Yes, one useful result is given by Morari and coworkers (see Thm.2 in the paper by Garcia and Morari in Ind. Eng. Chem. Process. Des. Dev., 472-484, 1985, and the correction by Morari in Ind.Eng.Chem.Res., 633-634, 1987). They find that:

If $ Re (\lambda_i(G'(0) G(0)^{-1})) > 0; \forall i$ (all eigenvalues of G'(0) G(0)^-1 are "positive" (in the right half plane)), then it is possible to design a controller with integral action (the proof is for a certain IMC controller) such that the closed-loop system is stable for both plants G and G'.

This can be generalized as follows:

Theorem 6.A. Consider a square stable plant and assume that all eigenvalues of the matrices G1'(0) G(0)^-1, G2'(0) G(0)^-1, etc. are "positive" (in the left half plane). Then it is possible to design a controller with integral action such that the closed-loop system is stable for G, G1', G2', etc.

Remark 1. Of course this result says nothing about the resulting dynamic performance, which may be very poor if G is very different from G1' or G2', etc.

Remark 2. Note that since the determinant is equal to the product of the eigenvalues, then "positive" eigenvalues of the matrix G'(0)G(0)^-1 implies that det G(0) has the same sign as the det G'(0). This means that we must at least have determinants of the same sign to get "positive" eigenvalues.

Another, possibly more useful, result is to apply the robust stability conditions from Chapter 8. We first fit the uncertainty to some perturbation, for example, multiplicative output uncertainty, as given in (8.15). That is , at each frequency we compute

wO = max_G' {\sigma((G'-G) G^{-1}) }

We then apply Theorem 8.4 and (8.55), from which we find that we are guaranteed robust stability (RS) if we can find a controller such that the nominal T=GK(I+GK)^-1 is sufficiently small, more precicely, we must require

\sigma (T) \le 1/wO at all frequencies.

Since we require integral action we have \sigma (T(0))=1, so we must at least require that wO is less than 1 at steady-state (this means that the relative output uncertainty is less than 100% at steady-state).

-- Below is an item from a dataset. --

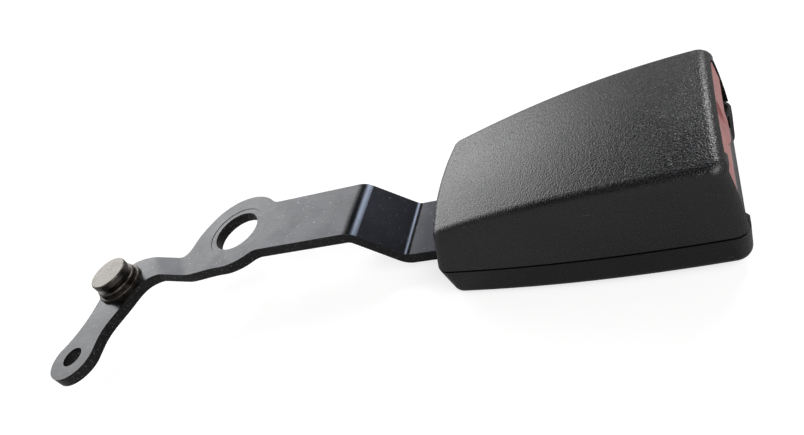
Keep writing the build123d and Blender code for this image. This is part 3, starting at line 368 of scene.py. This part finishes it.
def coined_rings(g, face, relief, inner, outer, pitch):
    """The face's colour and relief with broken rings pressed round the frame's z axis."""
    radius = g.radius_from((0.0, 0.0))
    wobble = g.math("MULTIPLY", g.noise(g.place, WOBBLE_SCALE, detail=2.0), WOBBLE_SIZE)
    rings = g.math("SINE", g.math("MULTIPLY", g.math("ADD", radius, wobble), FULL_TURN / pitch))
    start = g.fade(radius, (inner + COIN_START[0], inner + COIN_START[1]))
    end = g.fade(radius, (outer + COIN_END[0], outer + COIN_END[1]), FALLING)
    gaps = g.fade(g.noise(g.place, COIN_GAP_SCALE, detail=2.0), COIN_GAP_SPAN)
    broken = g.math("MULTIPLY", g.math("MULTIPLY", start, end), gaps)
    crest = g.math("MULTIPLY", g.fade(rings, CREST_SPAN), broken)
    face = g.mix(g.math("MULTIPLY", crest, CREST_SHARE), face, CREST_COLOUR)
    return face, g.bump(g.math("MULTIPLY", rings, broken), COIN_HIGH, under=relief)


def rolled_steel(name, colour, dark, rough, edge_colour, streak, edge_rough=0.40, coined=None,
                 dark_reflection_and_shade=None):
    """Satin sheet steel with darker torn cut edges, stains and dust.

    The streak is the stretch of its drawn lines. Coined holds the inner radius, outer radius
    and pitch of pressed rings in mm, and the last colour is that of the painted dark reflection
    and shade.
    """
    g = Surface(name)
    edge = g.fade(g.math("ABSOLUTE", g.parts(g.normal)[2]), EDGE_SPAN, FALLING)
    cloud = g.noise(g.place, CLOUD_SCALE, detail=4.0, roughness=0.55)
    fine = g.noise(g.place, FINE_SCALE, roughness=0.6)
    drawn = g.noise(g.stretch(g.place, streak), roughness=0.6)
    tint = g.weigh(cloud, CLOUD_SHARE, drawn, DRAWN_SHARE)
    face = g.mix(g.fade(tint, TINT_SPAN), dark, colour)
    stain = g.fade(g.noise(g.place, STAIN_SCALE, detail=5.0, roughness=0.7), STAIN_SPAN)
    face = g.mix(g.math("MULTIPLY", stain, STAIN_SHARE), face, dark)
    dust_gate = g.fade(g.noise(g.place, DUST_GATE_SCALE, detail=2.0), DUST_GATE_SPAN)
    dust = g.fade(g.cells(g.place, DUST_SCALE), DUST_SPAN, FALLING)
    dust = g.math("MULTIPLY", dust, dust_gate)
    face = g.mix(g.math("MULTIPLY", dust, DUST_SHARE), face, STEEL_DUST)
    # Painted reflection and shade on the faces that lean forward and by the cover.
    if dark_reflection_and_shade is not None:
        face = painted_dark_reflection(g, face, dust, dark_reflection_and_shade)

    torn = g.noise(g.place, TORN_SCALE, detail=4.0, roughness=0.6)
    flecks = g.noise(g.stretch(g.place, FLECK_STRETCH), FLECK_SCALE, roughness=0.7)
    edge_face = g.mix(g.fade(torn, TORN_SPAN), edge_colour, dark)
    edge_face = g.mix(g.fade(flecks, FLECK_SPAN), edge_face, FLECK_COLOUR)

    face_rough = g.fade(g.math("ADD", cloud, g.math("MULTIPLY", fine, FINE_SHARE)),
                        SHEET_ROUGH_SPAN, (rough - SHEET_LESS, rough + SHEET_MORE))
    drawn_lines = g.math("MULTIPLY", drawn, SHEET_DRAWN_SHARE)
    relief = g.bump(g.math("ADD", fine, drawn_lines), SHEET_HIGH)
    relief = g.bump(g.math("MULTIPLY", torn, edge), TORN_HIGH, under=relief)
    if coined is not None:
        face, relief = coined_rings(g, face, relief, *coined)
    g.give("Base Color", g.mix(edge, face, edge_face))
    g.give("Metallic", 1.0)
    g.give("Roughness", g.between(edge, face_rough, edge_rough))
    g.give("Normal", relief)
    return g.material


def turned_steel(name, colour, dark, rough, centre, stains=0.5, rugged=0.006 * MM):
    """Turned steel with fine rings about a vertical axis and brown handling stains."""
    g = Surface(name)
    radius = g.radius_from(centre)
    rings = g.math("SINE", g.math("MULTIPLY", radius, FULL_TURN / RING_PITCH))
    stack = g.noise(g.stretch(g.place, STACK_STRETCH), detail=2.0)
    cloud = g.noise(g.place, HANDLED_SCALE, detail=4.0, roughness=0.6)
    spot = g.noise(g.place, SPOT_SCALE, roughness=0.7)
    face = g.mix(g.fade(cloud, HANDLED_SPAN), dark, colour)
    stain = g.fade(g.weigh(spot, SPOT_SHARES[0], cloud, SPOT_SHARES[1]), SPOT_SPAN)
    g.give("Base Color", g.mix(g.math("MULTIPLY", stain, stains), face, dark))
    g.give("Metallic", 1.0)
    g.give("Roughness", g.fade(cloud, TURNED_ROUGH_SPAN,
                               (rough - TURNED_LESS, rough + TURNED_MORE)))
    height = g.math("ADD", g.weigh(rings, RING_SHARE, stack, STACK_SHARE), spot)
    g.give("Normal", g.bump(height, rugged))
    return g.material


def bright_wire(name, colour, rough):
    """Drawn spring wire with slight heat tint."""
    g = Surface(name)
    cloud = g.noise(g.place, HEAT_SCALE)
    warm = tuple(channel * tint for channel, tint in zip(colour, HEAT_TINT))
    g.give("Base Color", g.mix(g.fade(cloud, HEAT_SPAN), (*colour, 1.0), (*warm, 1.0)))
    g.give("Metallic", 1.0)
    g.give("Roughness", g.fade(cloud, WIRE_ROUGH_SPAN, (rough - WIRE_LESS, rough + WIRE_MORE)))
    g.give("Normal", g.bump(g.noise(g.place, WIRE_SCALE, detail=2.0), WIRE_HIGH))
    return g.material


def felt(name, colour):
    """Pressed felt: matted fibres in two directions."""
    g = Surface(name)
    one, other = (g.noise(g.stretch(g.place, *layer)) for layer in FIBRE_LAYERS)
    fibres = g.math("MAXIMUM", one, other)
    pale = tuple(FIBRE_PALE * channel for channel in colour)
    g.give("Base Color", g.mix(g.fade(fibres, FIBRE_SPAN), (*colour, 1.0), (*pale, 1.0)))
    g.give("Roughness", FELT_ROUGH)
    g.give("Sheen Weight", FELT_SHEEN)
    g.give("Normal", g.bump(fibres, FIBRE_HIGH))
    return g.material


# --------------------------------------------------------------------- materials
# The anchor stud's axis in mm.
STUD_CENTRE = (-32.8, -15.1)

# The cover's pale peaks on its roof are painted glints of the grain.
cover = moulded_plastic(
    "cover_plastic", colour=(0.0045, 0.0047, 0.0052, 1), pale=(0.0065, 0.0067, 0.0073, 1),
    rough=0.25, grain=0.27, grain_high=0.075 * MM, specular=0.52, glint_colour=(0.038, 0.040, 0.046, 1))
under = moulded_plastic(
    "under_plastic", colour=(0.004, 0.0042, 0.0047, 1), pale=(0.0055, 0.0057, 0.0063, 1),
    rough=0.30, grain=0.27, grain_high=0.035 * MM, specular=0.30)
# The button's deeper colour on sideways faces is painted shade for its dish.
button = moulded_plastic(
    "button_plastic", colour=(0.36, 0.135, 0.127, 1), pale=(0.43, 0.17, 0.16, 1),
    rough=0.40, grain=0.30, grain_high=0.012 * MM, wear=0.15, painted_shade=(0.20, 0.030, 0.027, 1))
guide = moulded_plastic(
    "guide_plastic", colour=(0.010, 0.010, 0.011, 1), pale=(0.016, 0.016, 0.017, 1),
    rough=0.40, grain=0.4, grain_high=0.015 * MM)
acetal = moulded_plastic(
    "ejector_plastic", colour=(0.62, 0.61, 0.57, 1), pale=(0.68, 0.67, 0.63, 1),
    rough=0.38, grain=0.6, grain_high=0.008 * MM, wear=0.1)
# The strap's last colour is the painted dark reflection on its ramp and painted shade by the
# cover.
strap = rolled_steel(
    "strap_steel", colour=(0.062, 0.063, 0.0665, 1), dark=(0.041, 0.042, 0.045, 1),
    rough=0.22, edge_colour=(0.034, 0.033, 0.033, 1), streak=(0.20, 2.2, 2.2),
    coined=(6.9, 10.2, 0.62), dark_reflection_and_shade=(0.027, 0.028, 0.035, 1))
pressing = rolled_steel(
    "frame_steel", colour=(0.20, 0.20, 0.205, 1), dark=(0.14, 0.14, 0.145, 1),
    rough=0.30, edge_colour=(0.09, 0.09, 0.09, 1), streak=(0.2, 2.5, 2.5), edge_rough=0.45)
stud = turned_steel(
    "stud_steel", colour=(0.122, 0.114, 0.103, 1), dark=(0.078, 0.071, 0.062, 1),
    rough=0.24, centre=STUD_CENTRE)
washer = turned_steel(
    "washer_steel", colour=(0.13, 0.115, 0.10, 1), dark=(0.028, 0.024, 0.021, 1),
    rough=0.34, centre=STUD_CENTRE, stains=0.8, rugged=0.025 * MM)
pin_steel = turned_steel(
    "pin_steel", colour=(0.42, 0.42, 0.42, 1), dark=(0.28, 0.28, 0.28, 1),
    rough=0.25, centre=(0.0, 0.0))
wire = bright_wire("spring_steel", colour=(0.60, 0.60, 0.60), rough=0.22)
pad = felt("felt", colour=(0.012, 0.012, 0.012))

FINISHES = {
    "anchor_strap": strap,
    "anchor_stud": stud,
    "stud_collar": washer,
    "stud_washer": washer,
    "upper_cover": cover,
    "lower_cover": under,
    "buckle_frame": pressing,
    "frame_rivet_left": pin_steel,
    "frame_rivet_right": pin_steel,
    "latch": pressing,
    "latch_pin": pin_steel,
    "pin_clip_left": wire,
    "pin_clip_right": wire,
    "latch_spring": wire,
    "lock_bar": pin_steel,
    "spring_plate": pressing,
    "release_button": button,
    "button_spring_left": wire,
    "button_spring_right": wire,
    "ejector": acetal,
    "ejector_spring": wire,
    "tongue_guide": guide,
    "damping_pad": pad,
}
for node, finish in FINISHES.items():
    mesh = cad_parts[node].data
    mesh.materials.clear()
    mesh.materials.append(finish)


# -------------------------------------------------------------- copies that move
def stand_in(node, name):
    """A copy of a CAD node, shown in its place."""
    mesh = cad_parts[node].data.copy()
    mesh.name = name
    piece = bpy.data.objects.new(name, mesh)
    bpy.context.scene.collection.objects.link(piece)
    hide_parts(node)
    return piece


def held(value):
    """A share kept between nothing and all."""
    return min(max(value, 0.0), 1.0)


def button_drawn_forward():
    """The button with its face nearer the rim.

    The face moves as one plane above its crease, and its lower strip leans back to the old edge.
    """
    piece = stand_in("release_button", "button_face")
    points = [vertex.co for vertex in piece.data.vertices]
    front = max(point.x for point in points)
    foot = min(point.z for point in points)
    start, end = front - FRONT_DEPTH[0], front - FRONT_DEPTH[1]
    for point in points:
        face = FACE_FRONT - FACE_SLOPE * max(point.z - FACE_CREASE, 0.0)
        proud = max(point.x - face, 0.0)
        shift = FACE_FORWARD * held((point.z - foot) / (FACE_CREASE - foot))
        point.x += shift * held((point.x - start) / (end - start)) - proud * (1.0 - LIP_KEPT)
    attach(piece, "button")


def pressed_spring(node, name):
    """A copy of a spring, attached to the housing with a mesh of its own."""
    piece = stand_in(node, name)
    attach(piece, "housing")
    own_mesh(piece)


def tilting_latch_spring():
    """A copy of the latch spring, with its placing baked into its mesh."""
    piece = stand_in("latch_spring", "latch_coil")
    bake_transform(piece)


button_drawn_forward()
pressed_spring("button_spring_left", "button_coil_left")
pressed_spring("button_spring_right", "button_coil_right")
pressed_spring("ejector_spring", "ejector_coil")
tilting_latch_spring()


# ------------------------------------------------------------------- floor, light
def floor_material():
    """Pale matt floor that also glows a little for the camera, so that it reads white."""
    material = bpy.data.materials.new("floor")
    g = Graph(material)
    diffuse = g.add("ShaderNodeBsdfDiffuse")
    diffuse.inputs["Color"].default_value = (*FLOOR_COLOUR, 1.0)
    glow = g.add("ShaderNodeEmission")
    g.link(g.math("MULTIPLY", g.seen_directly(), FLOOR_GLOW), glow.inputs["Strength"])
    total = g.add("ShaderNodeAddShader")
    g.link(diffuse.outputs[0], total.inputs[0])
    g.link(glow.outputs[0], total.inputs[1])
    output = g.add("ShaderNodeOutputMaterial")
    g.link(total.outputs[0], output.inputs[0])
    return material


def lay_floor():
    """A wide level sheet just under the part."""
    height = cad_low.z - FLOOR_GAP
    corners = [(x * FLOOR_SPAN, y * FLOOR_SPAN, height)
               for x, y in ((-1, -1), (1, -1), (1, 1), (-1, 1))]
    mesh = bpy.data.meshes.new("floor")
    mesh.from_pydata(corners, [], [(0, 1, 2, 3)])
    mesh.materials.append(floor_material())
    sheet = bpy.data.objects.new("floor", mesh)
    bpy.context.scene.collection.objects.link(sheet)


def studio_world():
    """Light that dims overhead, with two soft windows; the camera itself sees plain white."""
    world = bpy.data.worlds.new("studio")
    g = Graph(world)
    towards = g.add("ShaderNodeTexCoord").outputs["Generated"]
    light = g.fade(g.parts(towards)[2], CEILING_SPAN, (HORIZON_LIGHT, CEILING_LIGHT))
    for brightness, direction, span in WINDOWS:
        facing = g.add("ShaderNodeVectorMath", operation="DOT_PRODUCT")
        g.link(towards, facing.inputs[0])
        facing.inputs[1].default_value = direction
        light = g.math("ADD", light, g.fade(facing.outputs["Value"], span, (0.0, brightness)))
    background = g.add("ShaderNodeBackground")
    background.inputs["Color"].default_value = SURROUND_COLOUR
    g.link(g.between(g.seen_directly(), light, SURROUND_SEEN), background.inputs["Strength"])
    output = g.add("ShaderNodeOutputWorld")
    g.link(background.outputs[0], output.inputs[0])
    return world


def hang_key_light():
    """One large soft light above and behind the camera."""
    light = bpy.data.lights.new("key", "AREA")
    light.shape = "RECTANGLE"
    light.size = light.size_y = KEY_SIZE
    light.energy = KEY_POWER
    light.color = KEY_COLOUR
    lamp = bpy.data.objects.new("key", light)
    lamp.location = KEY_PLACE
    lamp.rotation_mode = "QUATERNION"
    lamp.rotation_quaternion = (Vector(KEY_AIM) - Vector(KEY_PLACE)).to_track_quat("-Z", "Y")
    bpy.context.scene.collection.objects.link(lamp)


def place_camera():
    """The photo's camera."""
    camera_data = bpy.data.cameras.new("camera")
    camera_data.sensor_width = CAMERA_SENSOR
    camera_data.lens = CAMERA_LENS
    camera_data.clip_start, camera_data.clip_end = CAMERA_CLIP
    camera = bpy.data.objects.new("camera", camera_data)
    turn = Matrix((CAMERA_RIGHT, CAMERA_UP, CAMERA_BACK)).transposed()
    camera.matrix_world = Matrix.Translation(CAMERA_PLACE) @ turn.to_4x4()
    bpy.context.scene.collection.objects.link(camera)
    bpy.context.scene.camera = camera


lay_floor()
bpy.context.scene.world = studio_world()
hang_key_light()
place_camera()
bpy.context.scene.view_settings.view_transform = "Standard"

More generally, we want wO small at all frequencies where we want tight control. But, note that output uncertainty may not be the best choice; this depends on how the uncertainty occurs, but it is difficult to find the right structure a priori.

So how should we go about in practice to determine if a fixed controller can be used?

Compute the relative output uncertainty wO as outlined above. If it is less than 1 at frequencies where we want control then we are fine.
If wo is larger than 1 then there may still be some hope if we use the right uncertainty structure. To check that this may work you should first make sure that the eigenvalues are "positive"; see Theorem 6.A (otherwise there is no hope, see remark 3 below). You may then try some other uncertainty structure, e.g. input multiplicative uncertainty; see Figure 8.5 in Chapter 8 for some alternatives.

Remark 3 ("otherwise there is no hope"). This follows since $\sigma((G'-G)G^-1) > \rho((G'-G)G^-1) = max_i {\lambda_i((G'-G)G^-1) } = max_i {\lambda_i((G'G^-1 - I) } = max_i {\lambda_i((G'G^-1)} - 1 $ which is always greater than 1 if one of the eigenvalues of \lambda_i((G'G^-1) is in the right half plane, so we must at least require that they are "positive" (in the right half plane).